Shaw – who is back at her hometown pool in the Aberdeen Sports Village – added to that 100m Freestyle bronze with a fifth-placed finish in the 200m Individual Medley. So how does the S9 athlete reflect on the first day of this important meet?
“I’m quite happy with my swims today and hopefully they’ll get faster as the year goes on. But for the first big competition of the year, I’m happy with my performances there,” said Toni.
“Having two big international meets this year is really exciting. We all train to race so having two big opportunities to race is fantastic and obviously the Commonwealth Games is extra special as I get to race for Scotland.”
The Men’s 200m Individual Medley title was won by Iceland’s Robert Isak Jonsson on 817 points, just ahead of a busy Louis Lawlor. The S14 City of Glasgow man claimed his second World Series medal of the night by following up the 100m Freestyle bronze with silver in this event, thanks to a tally of 790 points.

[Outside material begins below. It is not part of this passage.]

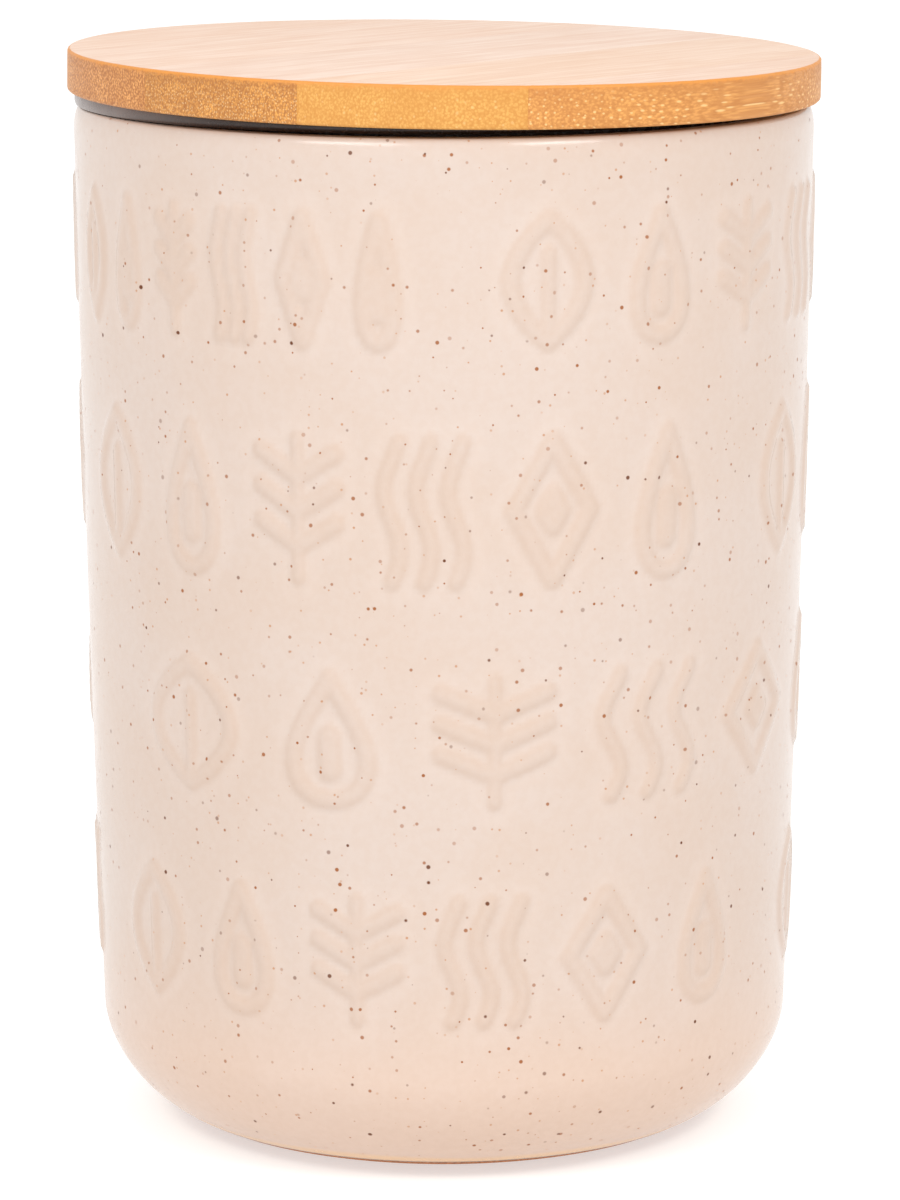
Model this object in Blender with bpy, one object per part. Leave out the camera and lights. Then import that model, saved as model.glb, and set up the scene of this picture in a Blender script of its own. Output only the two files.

The finals were rounded out by the 150m Individual Medley races – and the men’s contest provided a fittingly close finale to the day, as Derwentside ASC’s Lyndon Longhorne got the better of Paralympic legend Javier Torres and fellow S4 swimmer Javier Torres in a sprint finish down the freestyle leg.
Longhorne took the World Series win with 526 points, Torres claiming 522 points and Harvey Phillips rounding things out, the youngster from Louth Dolphins gaining valuable race experience against the pair ahead of him.
Among other standouts from Thursday’s action was Amber Haycock of Rushden ASC, who secured the British junior golds in both the Women’s 100m Freestyle and 200m Individual Medleys.
Another youngster, 17-year-old Ellie Challis, laid down her marker as early as she could by breaking her own British S3 100m Freestyle record in the day’s very first heat.
Challis – who was Paralympics GB’s youngest medallist in Tokyo last summer – clocked 1:49.52 to knock more than three seconds off her personal best. That time is inside the World Championship selection time.